El significado se funde entre tantos comunicados y las gentes compran sus verdades prêt-à-porter. Ni siquiera la ‘alta costura’ en las formulaciones de las narraciones causales se prodiga en las comunidades epistemológicas de los sabios. Nos debería importar, ante y por encima de otras consideraciones, empezar por la base de la educación, sin evitar recurrir a la vía judicial cuando proceda prevenir y condenar exageraciones, fake news, mentiras y, en suma, noticias sin soporte en la evidencia. Como bien nos ha recordado el historiador Xosé Manoel Núñez Seixas, recurramos a la instrucción en nuestras escuelas e institutos para explicar lo que fue el Holocausto y el siglo XX europeo.

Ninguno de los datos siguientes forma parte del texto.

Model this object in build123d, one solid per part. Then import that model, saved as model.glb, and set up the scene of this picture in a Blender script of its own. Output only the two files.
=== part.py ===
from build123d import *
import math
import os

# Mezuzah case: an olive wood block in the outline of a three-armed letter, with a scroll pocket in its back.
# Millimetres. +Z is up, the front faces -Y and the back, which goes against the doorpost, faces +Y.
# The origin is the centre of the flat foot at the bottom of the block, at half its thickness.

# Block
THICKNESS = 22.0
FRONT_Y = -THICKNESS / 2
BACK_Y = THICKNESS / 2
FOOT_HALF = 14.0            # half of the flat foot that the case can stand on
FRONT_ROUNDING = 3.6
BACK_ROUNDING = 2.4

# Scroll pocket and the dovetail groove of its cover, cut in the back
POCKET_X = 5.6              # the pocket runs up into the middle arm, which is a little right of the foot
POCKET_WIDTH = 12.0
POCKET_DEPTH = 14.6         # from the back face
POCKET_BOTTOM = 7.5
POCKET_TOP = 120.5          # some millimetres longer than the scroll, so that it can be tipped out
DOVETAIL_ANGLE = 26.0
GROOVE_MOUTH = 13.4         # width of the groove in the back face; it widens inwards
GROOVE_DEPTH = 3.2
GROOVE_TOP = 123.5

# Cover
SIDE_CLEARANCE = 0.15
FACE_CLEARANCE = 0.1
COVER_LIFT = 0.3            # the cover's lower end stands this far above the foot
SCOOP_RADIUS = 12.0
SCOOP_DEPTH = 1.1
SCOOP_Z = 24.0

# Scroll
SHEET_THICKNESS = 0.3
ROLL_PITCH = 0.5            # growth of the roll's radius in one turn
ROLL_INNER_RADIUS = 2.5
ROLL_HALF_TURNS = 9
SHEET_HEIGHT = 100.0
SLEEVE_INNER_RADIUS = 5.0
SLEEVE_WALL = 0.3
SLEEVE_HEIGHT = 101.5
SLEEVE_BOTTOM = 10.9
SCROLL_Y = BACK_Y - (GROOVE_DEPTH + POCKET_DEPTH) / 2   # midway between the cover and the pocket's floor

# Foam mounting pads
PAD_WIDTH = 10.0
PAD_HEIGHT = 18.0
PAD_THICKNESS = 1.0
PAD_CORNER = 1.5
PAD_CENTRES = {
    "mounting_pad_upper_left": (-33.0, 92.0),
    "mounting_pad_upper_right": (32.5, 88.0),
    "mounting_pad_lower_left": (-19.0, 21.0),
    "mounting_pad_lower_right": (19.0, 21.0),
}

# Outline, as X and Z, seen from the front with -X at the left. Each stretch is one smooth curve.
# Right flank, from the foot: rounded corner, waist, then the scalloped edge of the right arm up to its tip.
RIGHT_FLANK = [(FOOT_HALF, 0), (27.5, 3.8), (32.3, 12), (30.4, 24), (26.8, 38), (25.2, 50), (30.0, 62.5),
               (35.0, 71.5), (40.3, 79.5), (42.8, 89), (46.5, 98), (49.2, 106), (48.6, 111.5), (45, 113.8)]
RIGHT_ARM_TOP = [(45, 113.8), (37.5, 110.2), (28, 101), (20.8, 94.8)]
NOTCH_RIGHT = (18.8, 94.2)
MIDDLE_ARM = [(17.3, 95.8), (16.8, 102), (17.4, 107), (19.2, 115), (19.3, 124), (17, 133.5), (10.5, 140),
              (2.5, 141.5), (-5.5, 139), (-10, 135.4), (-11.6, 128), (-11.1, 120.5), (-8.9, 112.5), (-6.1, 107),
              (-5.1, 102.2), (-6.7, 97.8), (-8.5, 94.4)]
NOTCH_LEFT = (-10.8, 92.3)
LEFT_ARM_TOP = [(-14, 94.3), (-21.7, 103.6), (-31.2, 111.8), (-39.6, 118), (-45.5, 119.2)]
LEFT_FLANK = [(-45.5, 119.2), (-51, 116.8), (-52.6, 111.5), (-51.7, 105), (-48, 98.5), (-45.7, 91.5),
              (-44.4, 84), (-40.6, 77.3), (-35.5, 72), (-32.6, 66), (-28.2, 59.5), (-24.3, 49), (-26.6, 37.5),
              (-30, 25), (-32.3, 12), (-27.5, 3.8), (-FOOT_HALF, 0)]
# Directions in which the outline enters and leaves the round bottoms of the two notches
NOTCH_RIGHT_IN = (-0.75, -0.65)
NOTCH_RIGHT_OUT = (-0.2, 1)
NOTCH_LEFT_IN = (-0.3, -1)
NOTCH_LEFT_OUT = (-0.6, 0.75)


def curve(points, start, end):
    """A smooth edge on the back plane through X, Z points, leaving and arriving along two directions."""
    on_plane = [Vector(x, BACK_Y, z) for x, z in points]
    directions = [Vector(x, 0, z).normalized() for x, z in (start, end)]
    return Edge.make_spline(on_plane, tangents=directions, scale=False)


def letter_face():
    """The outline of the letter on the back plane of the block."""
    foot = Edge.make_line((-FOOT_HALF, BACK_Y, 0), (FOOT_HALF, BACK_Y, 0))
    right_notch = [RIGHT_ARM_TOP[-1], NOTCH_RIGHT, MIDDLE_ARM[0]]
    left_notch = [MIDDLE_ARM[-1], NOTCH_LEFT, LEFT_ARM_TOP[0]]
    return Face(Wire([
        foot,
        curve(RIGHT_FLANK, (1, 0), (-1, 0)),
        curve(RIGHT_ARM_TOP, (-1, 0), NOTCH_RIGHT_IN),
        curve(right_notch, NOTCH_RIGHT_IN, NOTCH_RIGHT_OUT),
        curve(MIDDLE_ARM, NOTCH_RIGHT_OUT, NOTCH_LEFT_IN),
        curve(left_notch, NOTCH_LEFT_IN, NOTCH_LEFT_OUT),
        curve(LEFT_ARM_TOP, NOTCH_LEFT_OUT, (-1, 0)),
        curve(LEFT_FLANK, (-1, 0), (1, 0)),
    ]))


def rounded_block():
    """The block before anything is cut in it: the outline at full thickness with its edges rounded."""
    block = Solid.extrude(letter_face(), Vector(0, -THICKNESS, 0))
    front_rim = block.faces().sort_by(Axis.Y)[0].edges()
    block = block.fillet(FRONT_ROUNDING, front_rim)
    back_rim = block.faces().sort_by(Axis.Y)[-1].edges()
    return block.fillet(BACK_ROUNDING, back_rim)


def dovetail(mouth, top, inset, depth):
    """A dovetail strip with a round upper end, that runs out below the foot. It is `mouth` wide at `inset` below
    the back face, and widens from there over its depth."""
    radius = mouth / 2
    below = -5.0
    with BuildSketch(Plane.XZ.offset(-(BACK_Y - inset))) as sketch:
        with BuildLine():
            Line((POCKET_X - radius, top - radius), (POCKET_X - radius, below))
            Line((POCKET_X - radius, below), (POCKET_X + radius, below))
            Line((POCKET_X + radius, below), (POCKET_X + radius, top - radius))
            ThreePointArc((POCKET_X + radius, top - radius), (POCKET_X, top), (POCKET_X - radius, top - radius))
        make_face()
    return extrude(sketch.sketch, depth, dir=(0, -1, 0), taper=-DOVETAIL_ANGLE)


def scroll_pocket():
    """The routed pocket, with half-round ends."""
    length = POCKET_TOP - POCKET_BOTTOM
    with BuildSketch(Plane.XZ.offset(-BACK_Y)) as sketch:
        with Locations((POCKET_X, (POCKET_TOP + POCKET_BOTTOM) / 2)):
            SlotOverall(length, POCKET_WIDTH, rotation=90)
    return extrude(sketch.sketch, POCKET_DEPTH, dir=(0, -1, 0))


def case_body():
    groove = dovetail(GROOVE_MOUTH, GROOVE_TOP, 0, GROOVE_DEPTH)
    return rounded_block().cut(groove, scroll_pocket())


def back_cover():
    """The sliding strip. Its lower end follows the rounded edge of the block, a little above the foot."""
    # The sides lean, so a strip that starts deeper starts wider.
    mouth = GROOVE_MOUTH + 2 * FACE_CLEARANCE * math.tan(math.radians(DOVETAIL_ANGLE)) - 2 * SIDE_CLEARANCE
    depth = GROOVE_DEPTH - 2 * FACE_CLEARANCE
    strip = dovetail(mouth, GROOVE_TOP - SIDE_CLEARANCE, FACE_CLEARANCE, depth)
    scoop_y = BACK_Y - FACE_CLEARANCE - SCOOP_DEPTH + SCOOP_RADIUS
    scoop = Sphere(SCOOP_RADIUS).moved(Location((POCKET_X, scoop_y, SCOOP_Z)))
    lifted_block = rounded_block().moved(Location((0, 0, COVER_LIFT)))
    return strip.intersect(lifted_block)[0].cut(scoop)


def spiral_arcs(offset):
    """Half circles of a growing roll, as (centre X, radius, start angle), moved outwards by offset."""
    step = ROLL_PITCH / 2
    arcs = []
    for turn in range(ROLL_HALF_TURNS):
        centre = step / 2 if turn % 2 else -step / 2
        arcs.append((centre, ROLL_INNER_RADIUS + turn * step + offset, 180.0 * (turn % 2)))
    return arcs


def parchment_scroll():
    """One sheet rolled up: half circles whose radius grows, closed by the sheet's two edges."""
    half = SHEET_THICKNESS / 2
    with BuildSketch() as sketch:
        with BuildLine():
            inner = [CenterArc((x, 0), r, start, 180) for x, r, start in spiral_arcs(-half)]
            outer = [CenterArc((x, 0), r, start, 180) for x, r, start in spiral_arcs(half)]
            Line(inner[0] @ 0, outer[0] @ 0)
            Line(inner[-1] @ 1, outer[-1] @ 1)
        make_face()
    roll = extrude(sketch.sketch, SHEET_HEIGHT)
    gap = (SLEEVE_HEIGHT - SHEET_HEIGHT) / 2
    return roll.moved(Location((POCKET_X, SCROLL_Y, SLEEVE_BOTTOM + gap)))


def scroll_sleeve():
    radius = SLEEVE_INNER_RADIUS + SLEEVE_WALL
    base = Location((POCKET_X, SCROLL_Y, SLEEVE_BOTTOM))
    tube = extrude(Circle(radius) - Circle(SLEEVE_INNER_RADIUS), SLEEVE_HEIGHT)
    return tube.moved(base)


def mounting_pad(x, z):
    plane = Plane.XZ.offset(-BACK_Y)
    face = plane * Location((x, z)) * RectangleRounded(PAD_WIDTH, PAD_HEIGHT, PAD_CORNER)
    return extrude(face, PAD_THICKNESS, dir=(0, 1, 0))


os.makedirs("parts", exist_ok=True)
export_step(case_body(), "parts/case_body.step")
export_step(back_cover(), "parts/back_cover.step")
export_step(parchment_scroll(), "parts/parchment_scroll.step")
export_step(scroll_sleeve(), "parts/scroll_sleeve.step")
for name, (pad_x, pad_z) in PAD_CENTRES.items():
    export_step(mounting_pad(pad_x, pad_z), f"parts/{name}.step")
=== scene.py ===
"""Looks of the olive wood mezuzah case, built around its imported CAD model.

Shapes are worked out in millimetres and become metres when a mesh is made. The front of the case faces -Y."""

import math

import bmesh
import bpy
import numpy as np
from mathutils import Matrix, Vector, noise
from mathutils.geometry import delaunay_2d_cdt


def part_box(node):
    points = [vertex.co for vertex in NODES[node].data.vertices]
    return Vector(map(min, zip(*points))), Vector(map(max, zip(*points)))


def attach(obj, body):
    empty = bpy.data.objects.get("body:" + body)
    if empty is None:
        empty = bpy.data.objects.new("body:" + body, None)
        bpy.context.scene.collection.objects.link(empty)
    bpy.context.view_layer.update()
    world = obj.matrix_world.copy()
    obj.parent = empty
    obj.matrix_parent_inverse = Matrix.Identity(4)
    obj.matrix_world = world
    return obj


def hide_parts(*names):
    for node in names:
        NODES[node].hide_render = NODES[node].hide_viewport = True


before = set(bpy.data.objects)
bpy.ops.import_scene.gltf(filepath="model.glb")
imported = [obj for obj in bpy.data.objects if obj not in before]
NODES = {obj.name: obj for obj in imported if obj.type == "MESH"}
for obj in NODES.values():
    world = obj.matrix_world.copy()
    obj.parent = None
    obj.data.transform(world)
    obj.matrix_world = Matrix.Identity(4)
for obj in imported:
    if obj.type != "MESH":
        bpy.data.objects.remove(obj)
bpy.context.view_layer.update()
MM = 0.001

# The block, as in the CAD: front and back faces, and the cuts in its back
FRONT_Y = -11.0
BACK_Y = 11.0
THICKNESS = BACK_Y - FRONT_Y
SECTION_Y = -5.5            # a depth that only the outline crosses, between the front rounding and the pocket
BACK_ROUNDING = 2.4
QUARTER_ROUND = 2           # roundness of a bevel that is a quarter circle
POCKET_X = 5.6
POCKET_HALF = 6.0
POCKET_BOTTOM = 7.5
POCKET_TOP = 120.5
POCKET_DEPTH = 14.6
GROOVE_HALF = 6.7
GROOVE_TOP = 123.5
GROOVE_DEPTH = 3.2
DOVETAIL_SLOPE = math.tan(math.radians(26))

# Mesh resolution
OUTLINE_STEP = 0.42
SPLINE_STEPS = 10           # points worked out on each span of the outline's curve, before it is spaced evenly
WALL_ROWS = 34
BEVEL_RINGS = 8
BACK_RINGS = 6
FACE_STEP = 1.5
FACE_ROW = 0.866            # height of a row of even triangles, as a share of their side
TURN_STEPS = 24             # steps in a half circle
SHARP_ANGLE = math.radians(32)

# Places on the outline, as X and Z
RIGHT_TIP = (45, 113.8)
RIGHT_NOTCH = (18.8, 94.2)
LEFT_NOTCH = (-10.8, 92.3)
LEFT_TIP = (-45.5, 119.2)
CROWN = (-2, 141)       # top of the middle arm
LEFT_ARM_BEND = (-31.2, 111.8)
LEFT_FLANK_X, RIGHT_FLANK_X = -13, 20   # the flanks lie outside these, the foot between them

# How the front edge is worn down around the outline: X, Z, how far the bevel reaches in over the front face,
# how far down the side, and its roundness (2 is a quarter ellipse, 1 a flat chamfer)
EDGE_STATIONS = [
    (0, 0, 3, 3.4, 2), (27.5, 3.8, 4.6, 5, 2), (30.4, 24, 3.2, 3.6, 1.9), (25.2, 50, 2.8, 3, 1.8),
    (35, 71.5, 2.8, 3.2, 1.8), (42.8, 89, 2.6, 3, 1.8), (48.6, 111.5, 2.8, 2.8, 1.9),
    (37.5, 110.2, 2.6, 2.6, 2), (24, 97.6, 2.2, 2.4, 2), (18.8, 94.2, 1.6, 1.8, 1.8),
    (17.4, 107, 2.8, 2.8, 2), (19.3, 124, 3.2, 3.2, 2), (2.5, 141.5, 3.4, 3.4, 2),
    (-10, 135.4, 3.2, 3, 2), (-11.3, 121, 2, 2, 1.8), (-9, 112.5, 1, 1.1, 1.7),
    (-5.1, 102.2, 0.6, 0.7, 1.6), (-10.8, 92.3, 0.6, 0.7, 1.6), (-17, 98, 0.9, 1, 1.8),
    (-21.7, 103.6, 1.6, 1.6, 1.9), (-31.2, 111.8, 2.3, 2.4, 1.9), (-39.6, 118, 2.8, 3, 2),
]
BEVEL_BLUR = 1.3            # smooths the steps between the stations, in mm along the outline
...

Inventar historias para dotar de sentido a la existencia es una práctica consustancial al género humano. Como lo es la existencia del mal. No todo está determinado por la circunstancia circundante, ni por los condicionamientos en nuestra vida como seres sociales. El maestro de sociólogos, Salvador Giner, ya nos recordaba en sus trabajos sobre la sociodicea los efectos que la monótona repetición de la ideología del «daño necesario» ha impuesto en no pocos movimientos políticos. Baste aludir, a modo de trágico episodio, cómo el régimen de los Khmer Rouge, encabezado por el tirano Pol Pot, en Camboya, quiso corregir los males que asolaban el país torturando y asesinando de entre uno y tres millones de seres humanos.

Educación, pues, para saber más y mejor de los contextos desarrollados en el pasado y evitar el mal futuro.